Another longstanding problem for the case was the fact that Curuvija’s partner, Branka Prpa, who was with him when she was killed and was also wounded in the shooting, did not recognise Romic or Kurak as the perpetrators.

The Court of Appeals’ judges considered that all these issues with witness testimonies and evidence added up to an acquittal ruling.

Possibly the biggest legacy of the Curuvija case is that it shed light on the scale of the surveillance that journalists were under in the 1990s under Milosevic’s regime. “We heard a lot about those things from that time,” said Gunjic.

Although the indictment did not mention them by name, it was widely suspected in Serbia that the order or implied request for Curuvija’s murder came directly from the top of the regime: from Slobodan Milosevic or his wife Mirjana Markovic. But the Court of Appeals did not address their role in the suppression of media freedom in the country in any way.

Moratti pointed out that “it is not the role of the court to evaluate Milosevic’s regime” but it is “surprising” that the investigation and the prosecution didn’t question the role of played by Milosevic and Markovic.

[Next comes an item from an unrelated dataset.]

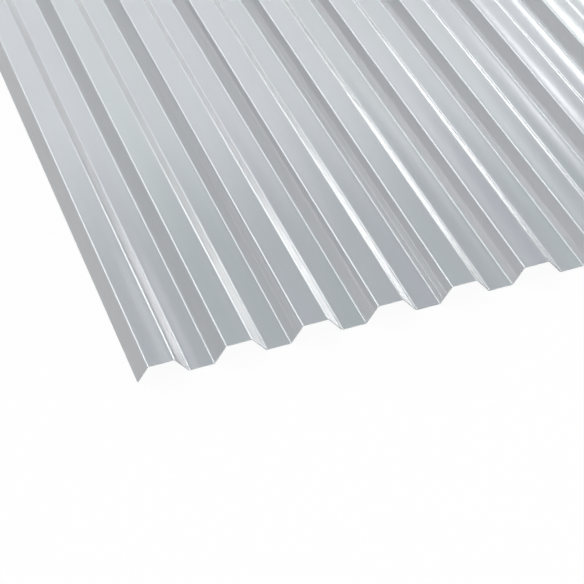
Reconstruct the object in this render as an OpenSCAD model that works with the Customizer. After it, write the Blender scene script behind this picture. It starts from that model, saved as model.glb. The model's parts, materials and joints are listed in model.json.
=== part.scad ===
// Clear polycarbonate roof sheet with trapezoidal waves.
// One extruded sheet of even wall. Its section is a row of folds, each a true arc between a flat
// and a slope: two folds over every crest and two under every valley, repeated at the pitch.
// Each side edge ends on a slope that stops short of valley level, so that the next sheet laps it.
// X runs across the waves, Y along the sheet and Z up. The origin is at the middle of the
// underside, on the plane that the valleys rest on.

/* [Sheet] */
// Length along the waves
sheet_len = 2000; // [500:50:4000]
// Thickness of the wall
wall = 0.8; // [0.6:0.1:1.5]
// Number of crests side by side
crests = 14; // [2:1:17]

/* [Wave] */
// Distance from one crest to the next
pitch = 76; // [68:1:100]
// Overall height, from the underside of a valley to the top of a crest
wave_h = 18; // [12:0.5:26]
// Width of a crest between its two fold lines
crest_w = 25.5; // [16:0.5:32]
// Width across one slope, from the fold line above it to the one below
slope_run = 12.9; // [9:0.1:16]
// Inner radius of every bend
bend_r = 1.8; // [0.8:0.1:2.4]

/* [Side edges] */
// Height by which a side edge stops short of the valleys
edge_lift = 2; // [0.5:0.1:6]

/* [Hidden] */
$fn = 96;

// The fold lines lie on the wall's middle surface: crests at crest_z, valleys at valley_z
valley_z = wall / 2;
crest_z = wave_h - wall / 2;
rise = crest_z - valley_z;
valley_w = pitch - crest_w - 2 * slope_run;
slope_angle = atan2(rise, slope_run);
slope_len = norm([slope_run, rise]);

// A bend takes this much off the straight stretch on each side of its fold line
setback = (bend_r + wall / 2) * tan(slope_angle / 2);
half_crest = crest_w / 2 - setback;
half_valley = valley_w / 2 - setback;
// Half slopes run past the middle of the slope and overlap there, so that they join
half_slope = slope_len / 2 - setback + wall;
edge_slope = (rise - edge_lift) / sin(slope_angle) - setback;

first_crest = -(crests - 1) / 2 * pitch;
first_valley = first_crest + pitch / 2;

// One bend, with the flat that leads to it along +X and the slope that falls from it.
// The flat starts at [0, 0] on the middle line of the wall.
module fold(flat, slope) {
    reach = 2 * (bend_r + wall);
    translate([0, -wall / 2]) square([flat, wall]);
    // Everything past the flat is placed from the bend's centre
    translate([flat, -bend_r - wall / 2]) {
        intersection() {
            difference() {
                circle(r = bend_r + wall);
                circle(r = bend_r);
            }
            square(reach);
            rotate(-slope_angle) translate([-reach, 0]) square(reach);
        }
        rotate(-slope_angle) translate([0, bend_r]) square([slope, wall]);
    }
}

// A crest around [0, 0], with the length of the straight part of the slope on each side
module crest(left_slope, right_slope) {
    mirror([1, 0]) fold(half_crest, left_slope);
    fold(half_crest, right_slope);
}

// A valley around [0, 0], with the lower half of the slope on each side
module valley() {
    mirror([0, 1]) {
        mirror([1, 0]) fold(half_valley, half_slope);
        fold(half_valley, half_slope);
    }
}

// Cross-section of the whole sheet, with x across it and y up
module section() {
    for (i = [0 : crests - 1])
        translate([first_crest + i * pitch, crest_z])
            crest(
                i == 0 ? edge_slope : half_slope,
                i == crests - 1 ? edge_slope : half_slope
            );
    for (i = [0 : crests - 2])
        translate([first_valley + i * pitch, valley_z]) valley();
}

module roof_sheet() {
    color([0.80, 0.83, 0.85, 0.6])
        rotate([90, 0, 0])
            linear_extrude(height = sheet_len, center = true)
                section();
}

roof_sheet();
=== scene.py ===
"""A clear polycarbonate roof sheet on a white studio floor.

The sheet is worked out again here as one fine closed surface: its section is walked in short steps
and carried along the sheet, so that every bend is round and catches one thin line of light.
Lengths are in metres, angles in degrees, and directions are given as an azimuth, 0 along +Y and
growing towards +X, with an elevation above the floor.
"""
import json
import math

import bpy
import numpy as np
from mathutils import Matrix, Vector


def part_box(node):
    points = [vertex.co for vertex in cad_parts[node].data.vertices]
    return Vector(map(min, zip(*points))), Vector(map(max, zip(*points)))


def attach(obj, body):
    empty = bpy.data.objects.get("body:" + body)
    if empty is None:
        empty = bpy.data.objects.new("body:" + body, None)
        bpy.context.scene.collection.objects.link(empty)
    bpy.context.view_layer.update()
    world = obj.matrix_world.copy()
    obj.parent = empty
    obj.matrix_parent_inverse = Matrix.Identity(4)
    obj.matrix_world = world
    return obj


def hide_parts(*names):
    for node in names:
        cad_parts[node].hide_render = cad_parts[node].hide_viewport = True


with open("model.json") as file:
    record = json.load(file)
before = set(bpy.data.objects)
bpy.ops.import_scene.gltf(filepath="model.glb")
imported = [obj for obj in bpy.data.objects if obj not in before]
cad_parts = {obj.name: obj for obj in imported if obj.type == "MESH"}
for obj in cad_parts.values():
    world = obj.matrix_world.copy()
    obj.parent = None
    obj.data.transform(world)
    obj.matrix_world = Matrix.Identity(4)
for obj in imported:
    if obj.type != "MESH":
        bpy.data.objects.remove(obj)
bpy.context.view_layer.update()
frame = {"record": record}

# ---------------------------------------------------------------- sizes of the sheet
NODE = "roof_sheet"
MOUNTS = {m["name"]: m["pos_m"] for m in frame["record"]["mounts"]}
LOW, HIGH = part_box(NODE)

WALL = MOUNTS["lap_crest_top"][2] - MOUNTS["lap_crest_underside"][2]
PITCH = 2 * MOUNTS["crest_top"][0]
FIRST_CREST = MOUNTS["lap_crest_top"][0]
CRESTS = round(1 - 2 * FIRST_CREST / PITCH)
RISE = HIGH.z - LOW.z - WALL            # between the middle surfaces of crest and valley
CREST_W = 0.0255                        # between the fold lines of a crest
SLOPE_RUN = 0.0129                      # across one slope
# Bend radii, of the wall's middle surface. A falling slope is one that goes down towards +X
BEND_R = 0.0011 + WALL / 2              # of every bend but the two of a falling slope
BROW_R = 0.0019 + WALL / 2              # at the top of a falling slope
FOOT_R = 0.0030 + WALL / 2              # at its foot

VALLEY_W = PITCH - CREST_W - 2 * SLOPE_RUN
SLOPE_TURN = math.atan2(RISE, SLOPE_RUN)
SETBACK = BEND_R * math.tan(SLOPE_TURN / 2)
BROW_SETBACK = BROW_R * math.tan(SLOPE_TURN / 2)
FOOT_SETBACK = FOOT_R * math.tan(SLOPE_TURN / 2)
SLOPE_LEN = math.hypot(RISE, SLOPE_RUN)  # between fold lines

# ---------------------------------------------------------------- marks of its making
SAG = 0.00016                           # how far the middle of a flat gives way inwards, on average
SAG_SHARES = (0.4, 1.6)                 # least and most of it on one flat
SAG_SEED = 5
DIE_LINE_W = 0.0002                     # spread of a die line's bell curve
DIE_LINE_H = 0.00008                    # how far a die line stands out
DIE_LINE_REACH = 3                      # spreads that are drawn on each side of it
# Places of the die lines as shares of a rising slope, by the crest before it, counted from 0
DIE_LINES = {1: (0.5,), 3: (0.24, 0.56)}

# ---------------------------------------------------------------- fineness of its mesh
BEND_STEPS = 10
FLAT_STEPS = 14
SLOPE_STEPS = 3
LENGTH_STEPS = 24
DIE_LINE_STEPS = 12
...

“Mira Markovic was still alive when the investigation started. The standards for an investigation… required the states not only to investigate the actual hitman, but also the intellectual authors of such a crime,” Moratti said.

He compared the case with the murder of Russian journalist Anna Politkovskaya, after which the European Court of Human Rights “found that Russia failed to investigate those who commissioned the murder”.

“It is indeed surprising that in this [Curuvija] case there were no steps to identify who really gave the order,” he said. “In my view, this can already be considered a violation of the European Convention on Human Rights.”